What is required ->
Read the records below. Copy each line where the string "bending" occurs.

Object data in JSON:
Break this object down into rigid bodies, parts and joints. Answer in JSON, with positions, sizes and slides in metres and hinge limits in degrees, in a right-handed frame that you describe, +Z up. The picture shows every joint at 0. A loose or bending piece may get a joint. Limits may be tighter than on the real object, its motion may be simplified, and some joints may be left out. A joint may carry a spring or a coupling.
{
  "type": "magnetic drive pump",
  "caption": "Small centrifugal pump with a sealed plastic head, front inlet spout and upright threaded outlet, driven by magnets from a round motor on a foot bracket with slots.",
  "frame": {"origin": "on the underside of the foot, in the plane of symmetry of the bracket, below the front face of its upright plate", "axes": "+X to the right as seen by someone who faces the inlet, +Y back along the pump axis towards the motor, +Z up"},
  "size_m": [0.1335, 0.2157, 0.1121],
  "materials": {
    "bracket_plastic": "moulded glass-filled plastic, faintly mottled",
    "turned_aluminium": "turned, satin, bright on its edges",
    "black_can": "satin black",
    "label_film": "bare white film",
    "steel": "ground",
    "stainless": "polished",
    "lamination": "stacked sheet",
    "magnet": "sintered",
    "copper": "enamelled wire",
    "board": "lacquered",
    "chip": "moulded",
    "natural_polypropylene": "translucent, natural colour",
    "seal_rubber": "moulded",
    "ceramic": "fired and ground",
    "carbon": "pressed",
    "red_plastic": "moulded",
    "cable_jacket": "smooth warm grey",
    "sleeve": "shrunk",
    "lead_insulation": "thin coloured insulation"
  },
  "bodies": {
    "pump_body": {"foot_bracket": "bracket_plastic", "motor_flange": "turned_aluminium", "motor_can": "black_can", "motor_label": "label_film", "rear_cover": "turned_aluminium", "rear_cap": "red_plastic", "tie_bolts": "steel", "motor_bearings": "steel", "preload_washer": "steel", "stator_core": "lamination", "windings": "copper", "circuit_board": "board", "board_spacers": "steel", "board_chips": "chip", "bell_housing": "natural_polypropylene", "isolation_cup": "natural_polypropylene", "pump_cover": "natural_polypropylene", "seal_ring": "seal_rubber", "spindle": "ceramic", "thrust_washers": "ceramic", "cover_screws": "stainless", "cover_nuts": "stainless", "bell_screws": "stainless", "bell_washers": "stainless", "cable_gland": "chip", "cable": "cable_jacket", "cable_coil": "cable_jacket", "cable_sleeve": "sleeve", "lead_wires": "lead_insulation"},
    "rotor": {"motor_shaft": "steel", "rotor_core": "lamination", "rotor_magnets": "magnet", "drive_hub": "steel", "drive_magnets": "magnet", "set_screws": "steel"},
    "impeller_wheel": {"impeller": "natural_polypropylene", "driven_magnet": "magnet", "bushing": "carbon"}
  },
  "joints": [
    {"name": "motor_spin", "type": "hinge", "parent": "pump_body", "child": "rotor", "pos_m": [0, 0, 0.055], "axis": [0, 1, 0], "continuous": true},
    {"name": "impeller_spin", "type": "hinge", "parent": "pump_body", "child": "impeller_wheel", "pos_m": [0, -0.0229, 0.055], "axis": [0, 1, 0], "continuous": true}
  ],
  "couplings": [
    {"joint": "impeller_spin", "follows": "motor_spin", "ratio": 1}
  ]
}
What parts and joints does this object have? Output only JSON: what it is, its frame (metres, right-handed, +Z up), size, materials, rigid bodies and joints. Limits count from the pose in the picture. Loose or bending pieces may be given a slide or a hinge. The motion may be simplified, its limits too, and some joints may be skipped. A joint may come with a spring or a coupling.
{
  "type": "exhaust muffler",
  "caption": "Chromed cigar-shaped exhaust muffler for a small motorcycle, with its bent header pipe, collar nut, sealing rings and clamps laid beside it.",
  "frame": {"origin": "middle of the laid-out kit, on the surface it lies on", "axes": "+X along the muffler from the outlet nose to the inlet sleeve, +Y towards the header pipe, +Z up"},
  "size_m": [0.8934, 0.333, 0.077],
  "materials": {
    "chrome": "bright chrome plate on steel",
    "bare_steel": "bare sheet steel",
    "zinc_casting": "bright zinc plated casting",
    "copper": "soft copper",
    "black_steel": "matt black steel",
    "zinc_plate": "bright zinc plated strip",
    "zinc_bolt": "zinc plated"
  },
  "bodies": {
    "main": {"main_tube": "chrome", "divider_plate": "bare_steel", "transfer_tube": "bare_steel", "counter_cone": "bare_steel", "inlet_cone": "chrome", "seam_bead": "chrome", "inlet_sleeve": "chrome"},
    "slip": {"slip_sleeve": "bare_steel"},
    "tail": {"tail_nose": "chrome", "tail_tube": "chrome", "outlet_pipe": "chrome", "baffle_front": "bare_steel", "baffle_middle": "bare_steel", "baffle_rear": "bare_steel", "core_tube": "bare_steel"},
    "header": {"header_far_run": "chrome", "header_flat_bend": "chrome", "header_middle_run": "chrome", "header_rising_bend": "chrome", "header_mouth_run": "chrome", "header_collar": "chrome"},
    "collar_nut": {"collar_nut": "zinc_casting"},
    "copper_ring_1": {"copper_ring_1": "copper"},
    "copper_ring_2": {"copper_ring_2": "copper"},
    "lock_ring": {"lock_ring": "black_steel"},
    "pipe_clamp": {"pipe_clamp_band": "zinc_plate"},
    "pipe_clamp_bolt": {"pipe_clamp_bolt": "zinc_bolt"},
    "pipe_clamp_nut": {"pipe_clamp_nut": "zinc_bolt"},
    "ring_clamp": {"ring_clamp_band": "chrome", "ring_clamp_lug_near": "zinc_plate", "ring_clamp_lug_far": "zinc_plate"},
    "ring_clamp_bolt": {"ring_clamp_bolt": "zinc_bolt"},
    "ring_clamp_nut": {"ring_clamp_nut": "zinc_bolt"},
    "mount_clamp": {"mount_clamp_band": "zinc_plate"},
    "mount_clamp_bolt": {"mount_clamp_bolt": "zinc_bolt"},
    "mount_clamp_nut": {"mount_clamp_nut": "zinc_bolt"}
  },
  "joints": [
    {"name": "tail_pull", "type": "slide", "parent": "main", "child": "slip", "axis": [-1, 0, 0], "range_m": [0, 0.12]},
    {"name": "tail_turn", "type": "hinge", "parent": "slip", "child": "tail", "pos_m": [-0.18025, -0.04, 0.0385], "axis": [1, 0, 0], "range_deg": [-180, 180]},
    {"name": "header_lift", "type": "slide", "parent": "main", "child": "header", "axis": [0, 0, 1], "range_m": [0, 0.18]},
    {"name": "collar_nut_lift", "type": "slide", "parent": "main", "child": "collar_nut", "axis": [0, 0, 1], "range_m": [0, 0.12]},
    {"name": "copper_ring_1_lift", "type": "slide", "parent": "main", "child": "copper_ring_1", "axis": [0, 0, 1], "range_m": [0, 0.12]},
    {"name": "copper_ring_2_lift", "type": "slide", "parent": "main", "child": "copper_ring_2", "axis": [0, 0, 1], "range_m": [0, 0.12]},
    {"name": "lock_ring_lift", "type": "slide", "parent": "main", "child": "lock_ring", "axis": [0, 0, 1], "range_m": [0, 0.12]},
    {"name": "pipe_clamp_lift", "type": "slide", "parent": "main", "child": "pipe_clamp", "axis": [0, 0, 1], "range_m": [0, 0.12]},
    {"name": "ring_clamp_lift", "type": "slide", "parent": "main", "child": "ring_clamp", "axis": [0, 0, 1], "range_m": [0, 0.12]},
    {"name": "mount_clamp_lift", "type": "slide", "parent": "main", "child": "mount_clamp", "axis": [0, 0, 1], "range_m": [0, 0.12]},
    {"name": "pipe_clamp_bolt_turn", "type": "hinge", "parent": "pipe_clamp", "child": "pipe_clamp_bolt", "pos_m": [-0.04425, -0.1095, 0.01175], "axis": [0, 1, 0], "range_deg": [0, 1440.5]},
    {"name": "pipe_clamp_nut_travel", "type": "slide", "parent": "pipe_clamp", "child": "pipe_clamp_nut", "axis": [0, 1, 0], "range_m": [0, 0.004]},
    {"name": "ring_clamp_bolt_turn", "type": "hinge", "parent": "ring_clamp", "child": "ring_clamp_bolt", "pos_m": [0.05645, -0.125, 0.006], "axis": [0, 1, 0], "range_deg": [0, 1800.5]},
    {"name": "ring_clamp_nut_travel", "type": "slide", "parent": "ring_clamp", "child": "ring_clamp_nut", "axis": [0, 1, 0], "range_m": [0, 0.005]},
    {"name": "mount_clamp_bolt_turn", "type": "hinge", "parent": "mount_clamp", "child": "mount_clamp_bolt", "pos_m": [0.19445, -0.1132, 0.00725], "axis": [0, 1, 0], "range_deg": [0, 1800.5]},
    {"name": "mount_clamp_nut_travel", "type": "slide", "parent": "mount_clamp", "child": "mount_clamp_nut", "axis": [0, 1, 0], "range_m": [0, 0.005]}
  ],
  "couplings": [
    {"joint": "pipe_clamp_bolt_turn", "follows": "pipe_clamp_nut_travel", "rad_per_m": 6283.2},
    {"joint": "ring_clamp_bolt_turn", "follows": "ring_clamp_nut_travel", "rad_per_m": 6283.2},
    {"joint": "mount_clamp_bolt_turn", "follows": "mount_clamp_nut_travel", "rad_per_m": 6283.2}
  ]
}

Response ->
Break this object down into rigid bodies, parts and joints. Answer in JSON, with positions, sizes and slides in metres and hinge limits in degrees, in a right-handed frame that you describe, +Z up. The picture shows every joint at 0. A loose or bending piece may get a joint. Limits may be tighter than on the real object, its motion may be simplified, and some joints may be left out. A joint may carry a spring or a coupling.
What parts and joints does this object have? Output only JSON: what it is, its frame (metres, right-handed, +Z up), size, materials, rigid bodies and joints. Limits count from the pose in the picture. Loose or bending pieces may be given a slide or a hinge. The motion may be simplified, its limits too, and some joints may be skipped. A joint may come with a spring or a coupling.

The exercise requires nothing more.